Ela confessou que, por semanas, pensou em abandonar o cargo, mas as contas amontoadas a impediram. Além disso, a quietude do ambiente de trabalho foi, aos poucos, amansando o medo. O serviço de limpeza se tornou rotineiro, e, depois de acompanhar o serviço dos sepultadores, hoje ainda conhecido como coveiros, decidiu procurar a administração do cemitério e pedir transferência para a função, notoriamente masculina. "Foi um espanto para todos, mas tinha certeza do que queria fazer."

Além de manter a limpeza do local, Márcia passou a enterrar e a exumar os corpos. No primeiro trabalho na nova função, ela tremeu quando, ao abrir uma sepultura, viu uma família de baratas saindo lá de dentro. "Respirei e respiro até hoje quando isso acontece, não tenho problema em demonstrar medo, mas não dá para largar as coisas e sair correndo", brincou. Em momentos como esse, de terror, ela disse contar com uma ajuda: Chico Corvo, o pássaro morador do cemitério, que acompanha os coveiros em todos os jazigos, voa da árvore e vai limpando o chão, bicando o maior número de baratas possível.

Coveira?

A admiração e o espanto fazem parte do cotidiano. Márcia comentou que não existe um único dia sem que alguém a aborde no interior do cemitério para questionar se ela, de fato, é coveira. Na maioria dos casos, a resposta positiva causa admiração. "Recebo os parabéns e isso me anima a trabalhar mais a cada dia."

Aos finais de semana, a sepultadora ainda tem disposição para fazer bicos de garçonete em um salão de festas de Maringá. Lá, segundo ela, é conhecida pelos colegas como "Marcinha coveira", apelido que acha graça e tem orgulho em carregar.

Serviço de homem

Márcia não escondeu que sofreu preconceito por conta da profissão. Ela lembrou que os colegas torceram o nariz quando a viram pela primeira vez. "Mulher, por natureza, é mais frágil, e claro que não vou conseguir levantar um tampão de quase 100 quilos sozinha. Peço ajuda e não tenho vergonha disso."

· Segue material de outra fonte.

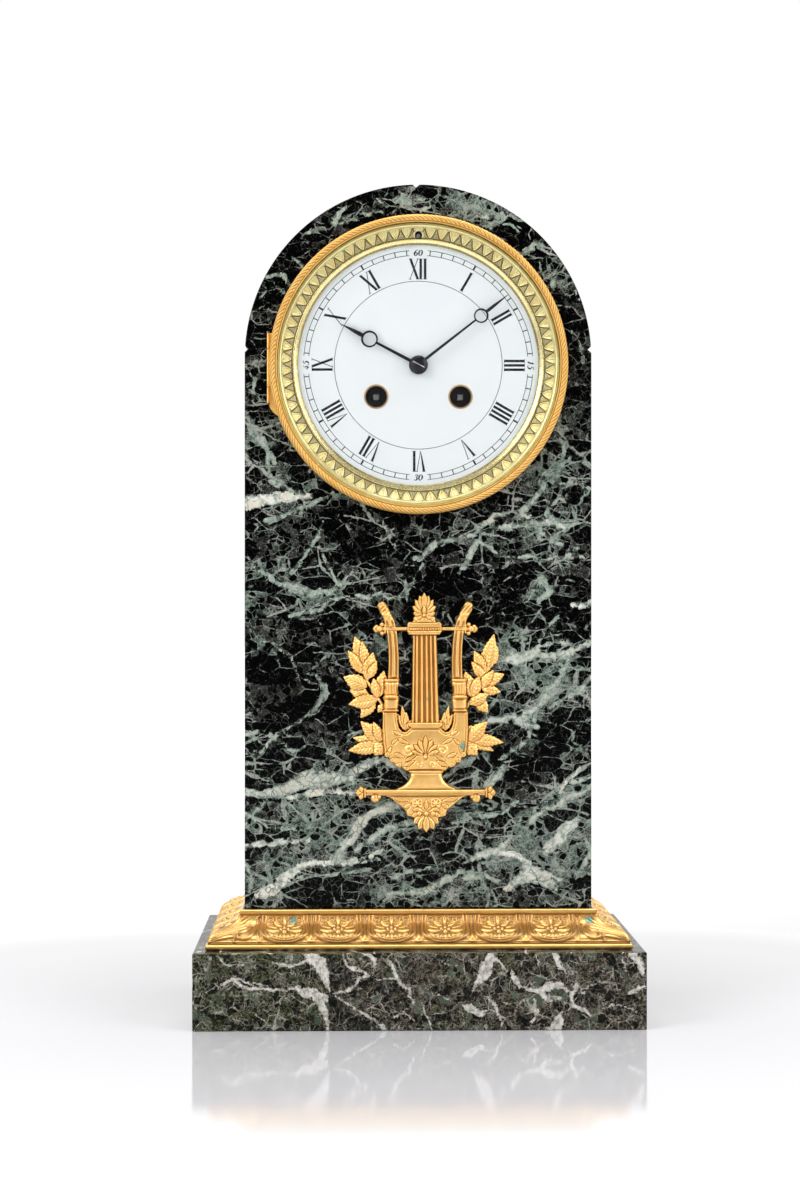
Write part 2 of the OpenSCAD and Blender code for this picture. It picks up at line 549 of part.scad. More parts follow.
module anchor() color("lightsteelblue") {
  rod(A, 1, yp0, 8.6);
  rod(A, 2.4, -22.6, -20.4);
  slab(-22.4, -20.6) translate(A) for (s = [-1, 1])
    polygon([[0, 2.4], [s * 6, 0.4], [s * 11.6, -5.6], [s * 11.9, -7.7], [s * 10.2, -6.6], [s * 5.4, -2.2], [0, -1.6]]);
  // crutch with its fork
  rod(A, 2.2, 6.4, 8.4);
  slab(6.8, 8) translate(A) polygon([[-1, 0], [1, 0], [0.8, -27], [-0.8, -27]]);
  slab(6.8, 13.4) translate(A) { translate([-2.4, -28]) square([1.1, 3]); translate([1.3, -28]) square([1.1, 3]); }
  slab(6.8, 8) translate(A) translate([-2.4, -28]) square([4.8, 3]);
}
pz = A[1] - pend_len;
module pendulum_rod() color("gold") {
  translate([-1, 10.4, dial_z + pz - bob_r + 1]) cube([2, 1.2, -pz + bob_r - 1 + A[1] - 10]);
  translate([0, 11, dial_z + pz - bob_r - 8]) cylinder(r = 0.9, h = 10, $fn = 32);
  translate([-3, 10, dial_z + A[1] - 13]) cube([6, 2, 4.8]);
  difference() {
    translate([-2.2, 10.4, dial_z + A[1] - 8.4]) cube([4.4, 1.2, 4]);
    rod([0, A[1] - 6.2], 0.9, 8, 14);
  }
}
module pendulum_bob() color("gold") difference() {
  turned([[0, 6.6], [14, 6.9], [18.6, 7.9], [bob_r, 9.8], [bob_r, 12.2], [18.6, 14.1], [14, 15.1], [0, 15.4]], [0, pz]);
  translate([-1.05, 10.35, dial_z + pz - bob_r - 2]) cube([2.1, 1.3, 2 * bob_r + 4]);
  translate([0, 11, dial_z + pz - bob_r - 1]) cylinder(r = 1.05, h = 3.4, $fn = 32);
}
module rating_nut() color("gold") difference() {
  union() {
    translate([0, 11, dial_z + pz - bob_r - 4.2]) cylinder(r = 4, h = 2.4, $fn = 48);
    translate([0, 11, dial_z + pz - bob_r - 5]) cylinder(r = 2.2, h = 1, $fn = 48);
  }
  translate([0, 11, dial_z + pz - bob_r - 6]) cylinder(r = 0.95, h = 8, $fn = 32);
}
module suspension_cock() color("gold") difference() {
  union() {
    // foot on the plate, bridge and upright
    translate([-9, yq1, dial_z + 45.6]) cube([18, 2, 5]);
    translate([-9, yq1, dial_z + 48.2]) cube([18, 12, 2.8]);
    translate([-5, yq1 + 2, dial_z + 50]) cube([10, 2, 19]);
    rod([0, reg_r], 5, yq1 + 2, yq1 + 4);
    translate([-4, yq1 + 4, dial_z + 46]) cube([8, 5, 2.4]);
    for (s = [-1, 1]) rod([s * 5, 48], 1.2, yq0, yq1 + 1);
  }
  translate([-2.2, 10.2, dial_z + 45]) cube([4.4, 1.6, 8]);
  rod([0, reg_r], 1 + run_gap, 0, 20);
  rod([0, reg_r - 8.5], 0.8, 0, 20);
}
module suspension_spring() color("lightsteelblue") {
  translate([-2, 10.85, dial_z + A[1] - 4]) cube([4, 0.3, 10.4]);
  translate([-2.2, 10.2, dial_z + A[1] + 3.6]) cube([4.4, 1.6, 3.2]);
  translate([-2.2, 10.2, dial_z + A[1] - 4]) cube([4.4, 1.6, 1.4]);
}
module regulator_arbor() color("lightsteelblue") {
  rod([0, reg_r], 1, yf - 2, 9);
  translate([-0.7, yf - 4.4, dial_z + reg_r - 0.7]) cube([1.4, 2.6, 1.4]);
  pinion([0, reg_r], 10, 0.5, mesh_phase([0, reg_r - 8.5], [0, reg_r], 24, 10), 8.4, 10.6);
}
module regulator_wheel() color("gold") {
  slab(8.6, 10.4) translate([0, reg_r - 8.5]) wheel_teeth(24, 0.5);
  rod([0, reg_r - 8.5], 0.75, 6, 12);
}

// ---------- motion work and hands ----------
module cannon_pinion() color("lightsteelblue") difference() {
  union() {
    rod(C, 2.2, -47.9, -36.2);
    slab(-39, -36.8) leaves(12, 0.5, mesh_phase(M, C, 36, 12));
    rod(C, 1.9, -50, -47.9);
  }
  rod(C, 1.45, -51, -35);
}
module minute_wheel() color("gold") {
  difference() {
    union() {
      crossed_wheel(M, 36, 0.5, -38.3, -37.1, 3.2, 4);
      pinion(M, 10, 0.48, mesh_phase(C, M, 40, 10), -41.6, -38.3);
    }
  }
  rod(M, 0.95, -41.8, -34.6);
}
module hour_wheel() color("gold") difference() {
  union() { crossed_wheel(C, 40, 0.48, -41.2, -40, 4); rod(C, 3, -48.2, -40); }
  rod(C, 2.3, -50, -38);
}
module hand_shape(len, ring_at, ring_o, ring_i, hub_o, w0, w1, tip_w) {
  circle(r = hub_o, $fn = 48);
  polygon([[-w0 / 2, 0], [w0 / 2, 0], [w1 / 2, ring_at - ring_i - 0.3], [-w1 / 2, ring_at - ring_i - 0.3]]);
  difference() { translate([0, ring_at]) circle(r = ring_o, $fn = 64); translate([0, ring_at - 0.2]) circle(r = ring_i, $fn = 64); }
  polygon([[-tip_w / 2, ring_at + ring_o - 0.3], [tip_w / 2, ring_at + ring_o - 0.3], [0.12, len], [-0.12, len]]);
}
module hour_hand() color("midnightblue") difference() {
  slab(-48.1, -47.3) rotate(-hour_a) hand_shape(hour_len, 28.6, 4.35, 3.4, 5, 1.9, 1.3, 2);
  rod(C, 3, -50, -46);
}
module minute_hand() color("midnightblue") difference() {
  slab(-49.6, -48.9) rotate(-minute_a) hand_shape(minute_len, 41.1, 3.8, 2.9, 3.6, 1.6, 1, 1.6);
  rod(C, 1.9, -52, -46);
}
module hand_collet() color("dimgray") difference() {
  union() {
    turned([[0, -51], [2.6, -50.8], [4.2, -50.2], [4.6, -49.6], [0, -49.6]]);
    slab(-51.5, -50.8) rotate(-hour_a) translate([-0.35, -3.2]) square([0.7, 6.4]);
  }
  rod(C, 1.45, -50.6, -49);
  rod(C, 1.9, -50.02, -49);
}

// ---------- striking train ----------
module strike_second_wheel() color("gold") {
  rod(S2, arbor_r, -33.8, 1.8);
  rod(S2, arbor_r * 0.6, yp0, -33.8); rod(S2, 1.5, 1.8, 8);
  pinion(S2, 12, m_bar, mesh_phase(B, S2, barrel_n, 12), -25, -20.6);
  crossed_wheel(S2, 72, m_ss, -2.8, -1.2, 3);
  // count wheel with one slot before each hour's run of blows
  slab(5.4, 6.8) translate(S2) difference() {
    circle(r = 15, $fn = 120);
    for (h = [1:12]) rotate(-(h * (h + 1) / 2 + h) * 4) translate([13, -0.5]) square([3, 1]);
    crossings(11, 3.4, 4);
  }
}
module pin_wheel() color("gold") {
  arbor(P, arbor_r);
  pinion(P, 8, m_ss, mesh_phase(S2, P, 72, 8), -4, -0.4);
  crossed_wheel(P, 56, m_pin, -9.4, -7.8, 3);
  for (i = [0:9]) rod(P + 9.9 * [cos(i * 36), sin(i * 36)], 0.5, -7.9, -5.2);
}
module locking_wheel() color("gold") {
  arbor(K, 0.9);
  pinion(K, 8, m_pin, mesh_phase(P, K, 56, 8), -10.4, -6.6);
  crossed_wheel(K, 48, m_loc, -13.4, -12, 2.4);
  rod(K + [5.6, 5.6], 0.5, -12.1, -10.8);
}
module fly() color("gold") {
  arbor(F, 0.8);
  pinion(F, 8, m_loc, mesh_phase(K, F, 48, 8), -14.4, -11);
  slab(-31, -18) translate(F) { translate([-5, -0.3]) square([10, 0.6]); circle(r = 1.4, $fn = 32); }
}
module hammer() color("lightsteelblue") {
  rod(H, 1.2, yp0, 26);
  // tail towards the pin wheel
  slab(-6.8, -5.6) translate(H) rotate(dir(H, P)) polygon([[0, -1.6], [norm(P - H) - 11, -0.5], [norm(P - H) - 11, 0.5], [0, 1.6]]);
  rod(H, 2.2, -7.2, -5.2);
  // stem and head outside the back plate
  rod(H, 2.2, 23.4, 25.8);
  slab(24, 25.2) translate(H) rotate(dir(H, HEAD)) translate([0, -0.6]) square([norm(HEAD - H), 1.2]);
  translate([HEAD[0], 24.6, dial_z + HEAD[1]]) rotate([0, -dir(HEAD, C), 0]) rotate([0, 90, 0])
    translate([0, 0, -4.5]) cylinder(r = 3, h = 9, $fn = 32);
}
HEAD = [-43.6, -4];
module bell() color("gold") turned([[3, 43.4], [10, 42.9], [20, 40], [28, 34.6], [33.6, 28], [36.6, 22.6], [bell_r, 20.2],
  [bell_r - 1.2, 20], [35.2, 22.2], [32.2, 27.2], [26.8, 33.2], [19.2, 38.4], [9.6, 41.2], [3, 41.6]]);
module bell_stand() color("lightsteelblue") {
  rod(BELL_POST, 1.25, yq0 - 0.6, yq1);
  rod(BELL_POST, 2, yq1, 29);
  slab(26.6, 29) { translate(BELL_POST) circle(r = 3.4, $fn = 32); circle(r = 3.4, $fn = 32);
    rotate(dir(C, BELL_POST)) translate([0, -2]) square([norm(BELL_POST), 4]); }
  rod(C, 2.2, 29, 41.6);
  rod(C, 3, 41.6, 43.4);
  translate([0, 46, dial_z]) rotate([90, 0, 0]) cylinder(r = 4.6, h = 2.6, $fn = 6);
}

base_slab();
plinth_step();
moulding_front();
moulding_left();
moulding_right();
front_slab();
back_slab();
side_slab_left();
side_slab_right();
roof_left();
roof_right();
lyre_mount();
lyre_studs();
bezel_seat();
dial_surround();
dial_plate();
dial();
winding_grommets();
movement_straps();
strap_screws();
back_ring();
bezel_ring();
bezel_glass();
glass_ring();
hinge_pins();
back_door();
front_plate();
back_plate();
pillars();
going_barrel();
going_arbor();
going_click();
strike_barrel();
strike_arbor();
strike_click();
second_wheel();
centre_wheel();
third_wheel();
escape_wheel();
anchor();
pendulum_rod();
pendulum_bob();
rating_nut();
suspension_cock();
suspension_spring();
regulator_arbor();
regulator_wheel();
cannon_pinion();
minute_wheel();
hour_wheel();
hour_hand();
minute_hand();
hand_collet();
strike_second_wheel();
pin_wheel();
locking_wheel();
fly();
hammer();
bell();
bell_stand();
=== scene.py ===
import math
import bpy
import bmesh
import numpy as np
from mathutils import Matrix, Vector


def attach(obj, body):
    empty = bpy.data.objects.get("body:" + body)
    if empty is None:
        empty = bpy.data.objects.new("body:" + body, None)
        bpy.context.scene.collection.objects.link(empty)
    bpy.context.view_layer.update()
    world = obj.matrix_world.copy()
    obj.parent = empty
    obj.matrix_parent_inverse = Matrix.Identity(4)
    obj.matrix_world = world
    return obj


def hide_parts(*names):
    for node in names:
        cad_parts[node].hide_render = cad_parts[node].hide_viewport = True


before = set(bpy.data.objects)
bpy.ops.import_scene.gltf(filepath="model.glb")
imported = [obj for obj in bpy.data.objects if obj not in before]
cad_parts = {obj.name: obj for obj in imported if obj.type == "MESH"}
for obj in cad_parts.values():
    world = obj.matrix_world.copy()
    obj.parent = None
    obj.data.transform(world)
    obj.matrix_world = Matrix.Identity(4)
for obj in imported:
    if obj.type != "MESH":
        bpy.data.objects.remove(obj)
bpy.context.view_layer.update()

MM = 0.001

# driving sizes, in millimetres, the same as in the frame
HALF_W = 89.75
YF, YB = -45.5, 71.0
DZ = 339.2
BASE_H, BODY_Z0 = 39.2, 58.4
HOUR_A, MINUTE_A = 297.7, 52.0
WX, WZ = 21.8, -16.3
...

A servidora afirmou que, com jeitinho, foi cativando até os mais durões. Hoje, em vez de piadinhas, ela ouve frases de ajuda.

O melhor lugar para trabalhar

O silêncio proporciona à Márcia um ritual diário. "Enquanto trabalho, minha mente vive em oração. Peço por mim, pela família e por aqueles que estão enterrados no cemitério."

O pensamento ganha trilha sonora com o barulho do vento nas árvores e com o canto dos passarinhos. "É o melhor lugar para se trabalhar, não penso em abandonar a profissão."